To do = Make an exact copy of the lines below.

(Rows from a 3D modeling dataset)
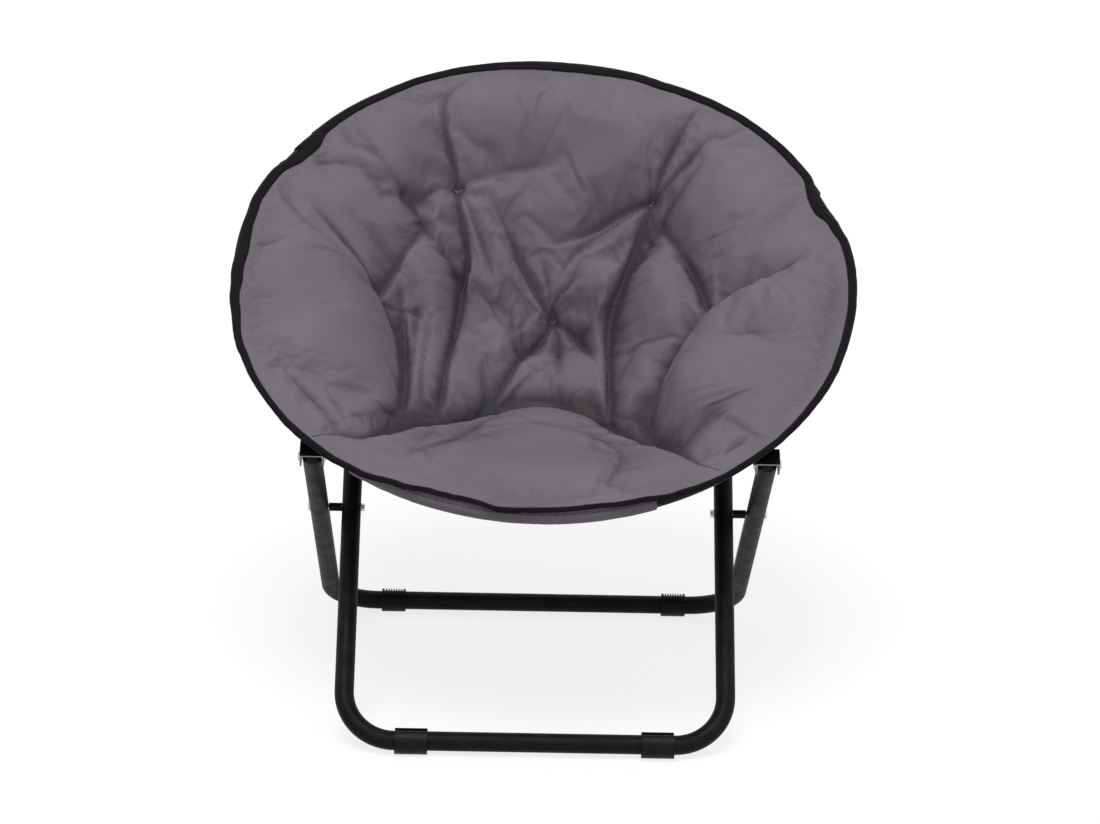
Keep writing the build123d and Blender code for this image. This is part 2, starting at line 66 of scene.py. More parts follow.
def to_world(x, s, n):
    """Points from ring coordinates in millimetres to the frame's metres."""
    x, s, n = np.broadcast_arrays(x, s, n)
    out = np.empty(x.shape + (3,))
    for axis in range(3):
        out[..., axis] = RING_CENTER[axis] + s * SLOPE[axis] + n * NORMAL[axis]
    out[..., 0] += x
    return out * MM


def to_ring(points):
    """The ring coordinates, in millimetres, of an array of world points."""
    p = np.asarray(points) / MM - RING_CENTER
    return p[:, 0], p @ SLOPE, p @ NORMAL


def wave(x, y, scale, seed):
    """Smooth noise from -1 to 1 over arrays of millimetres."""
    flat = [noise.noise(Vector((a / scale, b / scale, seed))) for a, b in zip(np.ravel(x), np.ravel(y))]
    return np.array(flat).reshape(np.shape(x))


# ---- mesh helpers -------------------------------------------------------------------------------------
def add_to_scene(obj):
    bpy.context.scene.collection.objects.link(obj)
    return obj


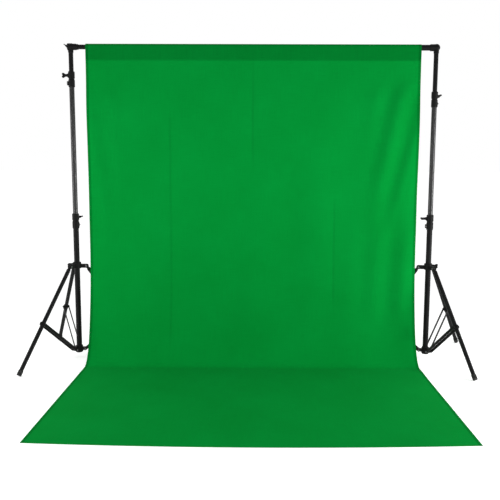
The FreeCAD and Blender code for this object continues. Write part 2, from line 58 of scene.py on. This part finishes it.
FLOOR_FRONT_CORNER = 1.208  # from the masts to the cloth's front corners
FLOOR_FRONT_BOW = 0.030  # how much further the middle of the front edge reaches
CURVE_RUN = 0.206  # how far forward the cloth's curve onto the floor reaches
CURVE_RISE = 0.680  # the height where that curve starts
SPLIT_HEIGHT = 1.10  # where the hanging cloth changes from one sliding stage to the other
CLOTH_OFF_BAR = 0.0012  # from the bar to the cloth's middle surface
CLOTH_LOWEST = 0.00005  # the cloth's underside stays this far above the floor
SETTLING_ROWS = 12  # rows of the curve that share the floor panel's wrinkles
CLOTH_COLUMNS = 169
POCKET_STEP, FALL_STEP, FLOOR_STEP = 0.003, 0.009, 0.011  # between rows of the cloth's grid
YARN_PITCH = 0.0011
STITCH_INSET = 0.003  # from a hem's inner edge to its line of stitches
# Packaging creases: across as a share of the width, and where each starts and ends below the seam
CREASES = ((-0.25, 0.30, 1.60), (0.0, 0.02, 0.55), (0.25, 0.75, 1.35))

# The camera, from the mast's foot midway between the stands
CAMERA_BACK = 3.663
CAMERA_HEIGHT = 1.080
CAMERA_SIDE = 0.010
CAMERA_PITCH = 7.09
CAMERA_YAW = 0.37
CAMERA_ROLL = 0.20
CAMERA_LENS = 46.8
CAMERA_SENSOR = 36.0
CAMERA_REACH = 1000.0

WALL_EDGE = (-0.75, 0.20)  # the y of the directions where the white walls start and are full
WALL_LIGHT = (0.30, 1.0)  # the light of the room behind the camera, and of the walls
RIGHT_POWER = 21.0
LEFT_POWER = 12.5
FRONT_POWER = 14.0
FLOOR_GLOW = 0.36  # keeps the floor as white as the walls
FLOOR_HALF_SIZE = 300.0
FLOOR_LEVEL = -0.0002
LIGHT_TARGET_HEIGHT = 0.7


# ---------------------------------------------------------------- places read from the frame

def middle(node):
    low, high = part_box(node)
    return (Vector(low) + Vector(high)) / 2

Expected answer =
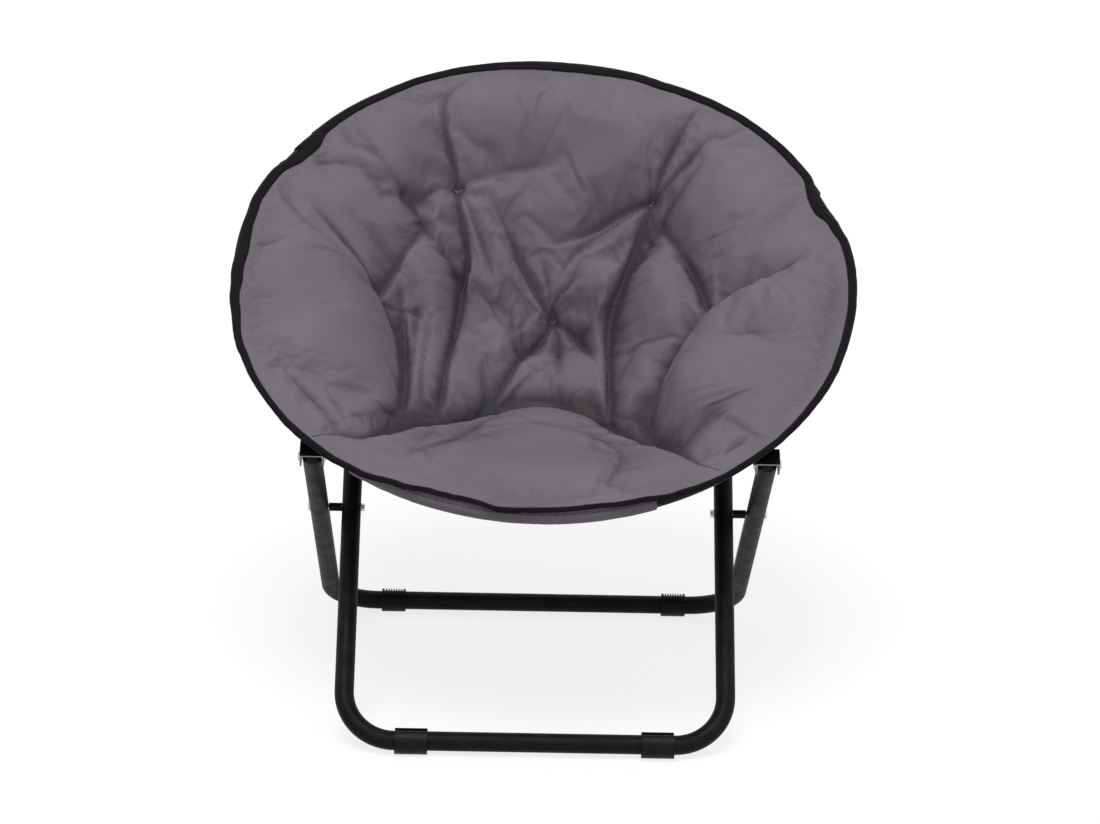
Keep writing the build123d and Blender code for this image. This is part 2, starting at line 66 of scene.py. More parts follow.
def to_world(x, s, n):
    """Points from ring coordinates in millimetres to the frame's metres."""
    x, s, n = np.broadcast_arrays(x, s, n)
    out = np.empty(x.shape + (3,))
    for axis in range(3):
        out[..., axis] = RING_CENTER[axis] + s * SLOPE[axis] + n * NORMAL[axis]
    out[..., 0] += x
    return out * MM


def to_ring(points):
    """The ring coordinates, in millimetres, of an array of world points."""
    p = np.asarray(points) / MM - RING_CENTER
    return p[:, 0], p @ SLOPE, p @ NORMAL


def wave(x, y, scale, seed):
    """Smooth noise from -1 to 1 over arrays of millimetres."""
    flat = [noise.noise(Vector((a / scale, b / scale, seed))) for a, b in zip(np.ravel(x), np.ravel(y))]
    return np.array(flat).reshape(np.shape(x))


# ---- mesh helpers -------------------------------------------------------------------------------------
def add_to_scene(obj):
    bpy.context.scene.collection.objects.link(obj)
    return obj


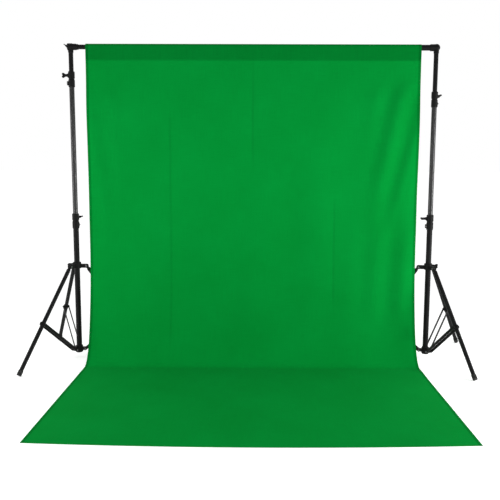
The FreeCAD and Blender code for this object continues. Write part 2, from line 58 of scene.py on. This part finishes it.
FLOOR_FRONT_CORNER = 1.208  # from the masts to the cloth's front corners
FLOOR_FRONT_BOW = 0.030  # how much further the middle of the front edge reaches
CURVE_RUN = 0.206  # how far forward the cloth's curve onto the floor reaches
CURVE_RISE = 0.680  # the height where that curve starts
SPLIT_HEIGHT = 1.10  # where the hanging cloth changes from one sliding stage to the other
CLOTH_OFF_BAR = 0.0012  # from the bar to the cloth's middle surface
CLOTH_LOWEST = 0.00005  # the cloth's underside stays this far above the floor
SETTLING_ROWS = 12  # rows of the curve that share the floor panel's wrinkles
CLOTH_COLUMNS = 169
POCKET_STEP, FALL_STEP, FLOOR_STEP = 0.003, 0.009, 0.011  # between rows of the cloth's grid
YARN_PITCH = 0.0011
STITCH_INSET = 0.003  # from a hem's inner edge to its line of stitches
# Packaging creases: across as a share of the width, and where each starts and ends below the seam
CREASES = ((-0.25, 0.30, 1.60), (0.0, 0.02, 0.55), (0.25, 0.75, 1.35))

# The camera, from the mast's foot midway between the stands
CAMERA_BACK = 3.663
CAMERA_HEIGHT = 1.080
CAMERA_SIDE = 0.010
CAMERA_PITCH = 7.09
CAMERA_YAW = 0.37
CAMERA_ROLL = 0.20
CAMERA_LENS = 46.8
CAMERA_SENSOR = 36.0
CAMERA_REACH = 1000.0

WALL_EDGE = (-0.75, 0.20)  # the y of the directions where the white walls start and are full
WALL_LIGHT = (0.30, 1.0)  # the light of the room behind the camera, and of the walls
RIGHT_POWER = 21.0
LEFT_POWER = 12.5
FRONT_POWER = 14.0
FLOOR_GLOW = 0.36  # keeps the floor as white as the walls
FLOOR_HALF_SIZE = 300.0
FLOOR_LEVEL = -0.0002
LIGHT_TARGET_HEIGHT = 0.7


# ---------------------------------------------------------------- places read from the frame

def middle(node):
    low, high = part_box(node)
    return (Vector(low) + Vector(high)) / 2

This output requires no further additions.